### Supplied material
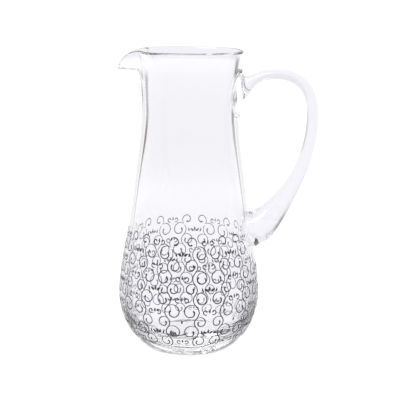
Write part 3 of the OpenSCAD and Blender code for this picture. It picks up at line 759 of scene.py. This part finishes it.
# Enamel of ground glass and pigment, screened on and fired: near black and half matt, with a fine grain. The
# grain is drawn coarser than the real one, so that it shows. The underside is fused to the glass and is seen
# through it on the far wall, where it is painted a paler grey that stands for the light veiling it there.
enamelLook = {
    "grain": 1.2, "ior": 1.5,
    "top": ("#1d1d20", "#2c2c31"), "topRough": (0.38, 0.52),
    # the underside is painted paler than the top, standing for the light that veils it through the glass
    "under": ("#b2b2ba", "#bebec6"), "underRough": 0.6,
}
enamel = newMaterial("fired screen enamel")
enamelUnderPaintedPale = newMaterial("enamel underside painted pale")
for material, codes in ((enamel, enamelLook["top"]), (enamelUnderPaintedPale, enamelLook["under"])):
    place = addNode(material, "ShaderNodeTexCoord").outputs["Object"]
    grain = addNode(material, "ShaderNodeTexNoise", {
        "Vector": place, "Scale": 1 / (enamelLook["grain"] * mm), "Detail": 2})
    share = addNode(material, "ShaderNodeMapRange", {"Value": grain, "From Min": 0.35, "From Max": 0.65},
                    interpolation_type="SMOOTHSTEP")
    tone = addNode(material, "ShaderNodeMix", {0: share, 6: colour(codes[0]), 7: colour(codes[1])},
                   data_type="RGBA").outputs[2]
    rough = enamelLook["underRough"]
    if material == enamel:  # the grain also changes how matt the top is
        rough = addNode(material, "ShaderNodeMapRange", {
            "Value": grain, "From Min": 0.3, "From Max": 0.7,
            "To Min": enamelLook["topRough"][0], "To Max": enamelLook["topRough"][1]},
            interpolation_type="SMOOTHSTEP")
    surface = addNode(material, "ShaderNodeBsdfPrincipled", {
        "Base Color": tone, "Roughness": rough, "IOR": enamelLook["ior"]})
    addNode(material, "ShaderNodeOutputMaterial", {"Surface": surface})

pitcherBody.data.materials.append(glass)
pitcherHandle.data.materials.append(solidGlass)
pitcherHandle.data.materials.append(fusedGlass)
for panel in printPanels:
    panel.data.materials.append(enamel)
    panel.data.materials.append(enamelUnderPaintedPale)
print("stage: materials")

# The pieces ride on the part and stand for its nodes
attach(pitcherBody, "root")
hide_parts("body")
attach(pitcherHandle, "root")
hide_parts("handle")
for number, panel in enumerate(printPanels, 1):
    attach(panel, "root")
    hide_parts("print_panel_" + str(number))

# The studio: a white floor that runs past the picture, and soft light from above

studio = {
    "floorSize": 80, "floorDrop": 0.0002,
    "floorColour": "#e7e7e7", "floorSeen": "#7c7c7c", "glow": 0.9,  # seen directly it glows, to be white
    "horizon": "#ffffff", "zenith": "#fcfcfd", "skyStops": (0.0, 0.15, 0.5),
    "lampPlace": (-0.5, -0.5, 1.3), "lampAim": (0, 0, 0.13), "lampSize": 0.8, "lampPower": 8,
}
bpy.ops.mesh.primitive_plane_add(size=studio["floorSize"], location=(0, 0, -studio["floorDrop"]))
floor = bpy.context.object
floor.name = floor.data.name = "studioFloor"
white = newMaterial("white studio floor")
rays = addNode(white, "ShaderNodeLightPath").outputs
seen = rays["Is Camera Ray"]
for name in ("Is Glossy Ray", "Is Transmission Ray"):
    seen = addNode(white, "ShaderNodeMath", {0: seen, 1: rays[name]}, operation="MAXIMUM")
strength = addNode(white, "ShaderNodeMath", {0: seen, 1: studio["glow"]}, operation="MULTIPLY")
glow = addNode(white, "ShaderNodeEmission", {"Color": colour("#ffffff"), "Strength": strength})
plain = addNode(white, "ShaderNodeBsdfDiffuse", {"Color": colour(studio["floorColour"])})
dim = addNode(white, "ShaderNodeBsdfDiffuse", {"Color": colour(studio["floorSeen"])})
pick = addNode(white, "ShaderNodeMixShader", {0: seen, 1: plain, 2: dim})
total = addNode(white, "ShaderNodeAddShader", {0: pick, 1: glow})
addNode(white, "ShaderNodeOutputMaterial", {"Surface": total})
floor.data.materials.append(white)
floor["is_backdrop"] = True

world = bpy.data.worlds.new("studio")
bpy.context.scene.world = world
world.use_nodes = True
world.node_tree.nodes.clear()
place = addNode(world, "ShaderNodeTexCoord").outputs["Generated"]
height = addNode(world, "ShaderNodeSeparateXYZ", {0: place}).outputs["Z"]
skyColours = [colour(studio[name]) for name in ("horizon", "horizon", "zenith")]
sky = addNode(world, "ShaderNodeValToRGB", {"Fac": height}, list(zip(studio["skyStops"], skyColours)))
sky.color_ramp.interpolation = "EASE"
background = addNode(world, "ShaderNodeBackground", {"Color": sky, "Strength": 1.0})
addNode(world, "ShaderNodeOutputWorld", {"Surface": background})

bpy.ops.object.light_add(type="AREA", location=studio["lampPlace"])
lamp = bpy.context.object
lamp.data.shape = "RECTANGLE"
lamp.data.size = lamp.data.size_y = studio["lampSize"]
lamp.data.energy = studio["lampPower"]
lamp.rotation_euler = (Vector(studio["lampAim"]) - lamp.location).to_track_quat("-Z", "Y").to_euler()

# The camera, as fitted to the photograph: its place in millimetres, its turns, and its focal length in pixels
view = {
    "distance": 1219.44, "height": 355.6, "across": 9.33, "pitch": 10.39, "roll": 0.495, "turn": 5,
    "focal": 1399.85, "pixels": 400, "sensor": 36,
}
pitch, roll = math.radians(view["pitch"]), math.radians(view["roll"])
ahead = Vector((0, math.cos(pitch), -math.sin(pitch)))
above = Vector((0, math.sin(pitch), math.cos(pitch)))
right = Vector((1, 0, 0))
rolledRight = math.cos(roll) * right + math.sin(roll) * above
rolledUp = -math.sin(roll) * right + math.cos(roll) * above
pose = Matrix((rolledRight, rolledUp, -ahead)).transposed().to_4x4()
pose.translation = Vector((view["across"], -view["distance"], view["height"])) * mm
camera = bpy.data.objects.new("camera", bpy.data.cameras.new("camera"))
bpy.context.collection.objects.link(camera)
camera.matrix_world = Matrix.Rotation(math.radians(view["turn"]), 4, "Z") @ pose
camera.data.sensor_width = view["sensor"]
camera.data.lens = view["sensor"] * view["focal"] / view["pixels"]
camera.data.clip_end = 200
scene = bpy.context.scene
scene.camera = camera
scene.view_settings.view_transform = "Standard"
scene.cycles.max_bounces = 96  # light turns many times inside thick glass
scene.cycles.transmission_bounces = 64
scene.cycles.glossy_bounces = 64
scene.cycles.transparent_max_bounces = 64
print("stage: studio and camera")

low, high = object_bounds()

### Problem to work on
Set down the material above again, word for word.

### Answer in full
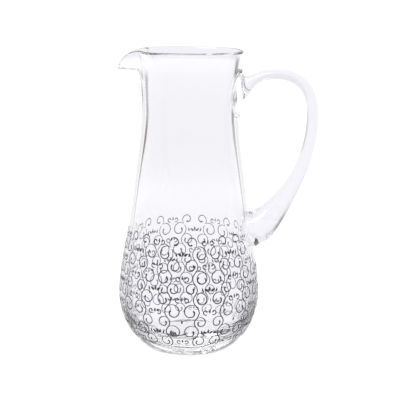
Write part 3 of the OpenSCAD and Blender code for this picture. It picks up at line 759 of scene.py. This part finishes it.
# Enamel of ground glass and pigment, screened on and fired: near black and half matt, with a fine grain. The
# grain is drawn coarser than the real one, so that it shows. The underside is fused to the glass and is seen
# through it on the far wall, where it is painted a paler grey that stands for the light veiling it there.
enamelLook = {
    "grain": 1.2, "ior": 1.5,
    "top": ("#1d1d20", "#2c2c31"), "topRough": (0.38, 0.52),
    # the underside is painted paler than the top, standing for the light that veils it through the glass
    "under": ("#b2b2ba", "#bebec6"), "underRough": 0.6,
}
enamel = newMaterial("fired screen enamel")
enamelUnderPaintedPale = newMaterial("enamel underside painted pale")
for material, codes in ((enamel, enamelLook["top"]), (enamelUnderPaintedPale, enamelLook["under"])):
    place = addNode(material, "ShaderNodeTexCoord").outputs["Object"]
    grain = addNode(material, "ShaderNodeTexNoise", {
        "Vector": place, "Scale": 1 / (enamelLook["grain"] * mm), "Detail": 2})
    share = addNode(material, "ShaderNodeMapRange", {"Value": grain, "From Min": 0.35, "From Max": 0.65},
                    interpolation_type="SMOOTHSTEP")
    tone = addNode(material, "ShaderNodeMix", {0: share, 6: colour(codes[0]), 7: colour(codes[1])},
                   data_type="RGBA").outputs[2]
    rough = enamelLook["underRough"]
    if material == enamel:  # the grain also changes how matt the top is
        rough = addNode(material, "ShaderNodeMapRange", {
            "Value": grain, "From Min": 0.3, "From Max": 0.7,
            "To Min": enamelLook["topRough"][0], "To Max": enamelLook["topRough"][1]},
            interpolation_type="SMOOTHSTEP")
    surface = addNode(material, "ShaderNodeBsdfPrincipled", {
        "Base Color": tone, "Roughness": rough, "IOR": enamelLook["ior"]})
    addNode(material, "ShaderNodeOutputMaterial", {"Surface": surface})

pitcherBody.data.materials.append(glass)
pitcherHandle.data.materials.append(solidGlass)
pitcherHandle.data.materials.append(fusedGlass)
for panel in printPanels:
    panel.data.materials.append(enamel)
    panel.data.materials.append(enamelUnderPaintedPale)
print("stage: materials")

# The pieces ride on the part and stand for its nodes
attach(pitcherBody, "root")
hide_parts("body")
attach(pitcherHandle, "root")
hide_parts("handle")
for number, panel in enumerate(printPanels, 1):
    attach(panel, "root")
    hide_parts("print_panel_" + str(number))

# The studio: a white floor that runs past the picture, and soft light from above

studio = {
    "floorSize": 80, "floorDrop": 0.0002,
    "floorColour": "#e7e7e7", "floorSeen": "#7c7c7c", "glow": 0.9,  # seen directly it glows, to be white
    "horizon": "#ffffff", "zenith": "#fcfcfd", "skyStops": (0.0, 0.15, 0.5),
    "lampPlace": (-0.5, -0.5, 1.3), "lampAim": (0, 0, 0.13), "lampSize": 0.8, "lampPower": 8,
}
bpy.ops.mesh.primitive_plane_add(size=studio["floorSize"], location=(0, 0, -studio["floorDrop"]))
floor = bpy.context.object
floor.name = floor.data.name = "studioFloor"
white = newMaterial("white studio floor")
rays = addNode(white, "ShaderNodeLightPath").outputs
seen = rays["Is Camera Ray"]
for name in ("Is Glossy Ray", "Is Transmission Ray"):
    seen = addNode(white, "ShaderNodeMath", {0: seen, 1: rays[name]}, operation="MAXIMUM")
strength = addNode(white, "ShaderNodeMath", {0: seen, 1: studio["glow"]}, operation="MULTIPLY")
glow = addNode(white, "ShaderNodeEmission", {"Color": colour("#ffffff"), "Strength": strength})
plain = addNode(white, "ShaderNodeBsdfDiffuse", {"Color": colour(studio["floorColour"])})
dim = addNode(white, "ShaderNodeBsdfDiffuse", {"Color": colour(studio["floorSeen"])})
pick = addNode(white, "ShaderNodeMixShader", {0: seen, 1: plain, 2: dim})
total = addNode(white, "ShaderNodeAddShader", {0: pick, 1: glow})
addNode(white, "ShaderNodeOutputMaterial", {"Surface": total})
floor.data.materials.append(white)
floor["is_backdrop"] = True

world = bpy.data.worlds.new("studio")
bpy.context.scene.world = world
world.use_nodes = True
world.node_tree.nodes.clear()
place = addNode(world, "ShaderNodeTexCoord").outputs["Generated"]
height = addNode(world, "ShaderNodeSeparateXYZ", {0: place}).outputs["Z"]
skyColours = [colour(studio[name]) for name in ("horizon", "horizon", "zenith")]
sky = addNode(world, "ShaderNodeValToRGB", {"Fac": height}, list(zip(studio["skyStops"], skyColours)))
sky.color_ramp.interpolation = "EASE"
background = addNode(world, "ShaderNodeBackground", {"Color": sky, "Strength": 1.0})
addNode(world, "ShaderNodeOutputWorld", {"Surface": background})

bpy.ops.object.light_add(type="AREA", location=studio["lampPlace"])
lamp = bpy.context.object
lamp.data.shape = "RECTANGLE"
lamp.data.size = lamp.data.size_y = studio["lampSize"]
lamp.data.energy = studio["lampPower"]
lamp.rotation_euler = (Vector(studio["lampAim"]) - lamp.location).to_track_quat("-Z", "Y").to_euler()

# The camera, as fitted to the photograph: its place in millimetres, its turns, and its focal length in pixels
view = {
    "distance": 1219.44, "height": 355.6, "across": 9.33, "pitch": 10.39, "roll": 0.495, "turn": 5,
    "focal": 1399.85, "pixels": 400, "sensor": 36,
}
pitch, roll = math.radians(view["pitch"]), math.radians(view["roll"])
ahead = Vector((0, math.cos(pitch), -math.sin(pitch)))
above = Vector((0, math.sin(pitch), math.cos(pitch)))
right = Vector((1, 0, 0))
rolledRight = math.cos(roll) * right + math.sin(roll) * above
rolledUp = -math.sin(roll) * right + math.cos(roll) * above
pose = Matrix((rolledRight, rolledUp, -ahead)).transposed().to_4x4()
pose.translation = Vector((view["across"], -view["distance"], view["height"])) * mm
camera = bpy.data.objects.new("camera", bpy.data.cameras.new("camera"))
bpy.context.collection.objects.link(camera)
camera.matrix_world = Matrix.Rotation(math.radians(view["turn"]), 4, "Z") @ pose
camera.data.sensor_width = view["sensor"]
camera.data.lens = view["sensor"] * view["focal"] / view["pixels"]
camera.data.clip_end = 200
scene = bpy.context.scene
scene.camera = camera
scene.view_settings.view_transform = "Standard"
scene.cycles.max_bounces = 96  # light turns many times inside thick glass
scene.cycles.transmission_bounces = 64
scene.cycles.glossy_bounces = 64
scene.cycles.transparent_max_bounces = 64
print("stage: studio and camera")

low, high = object_bounds()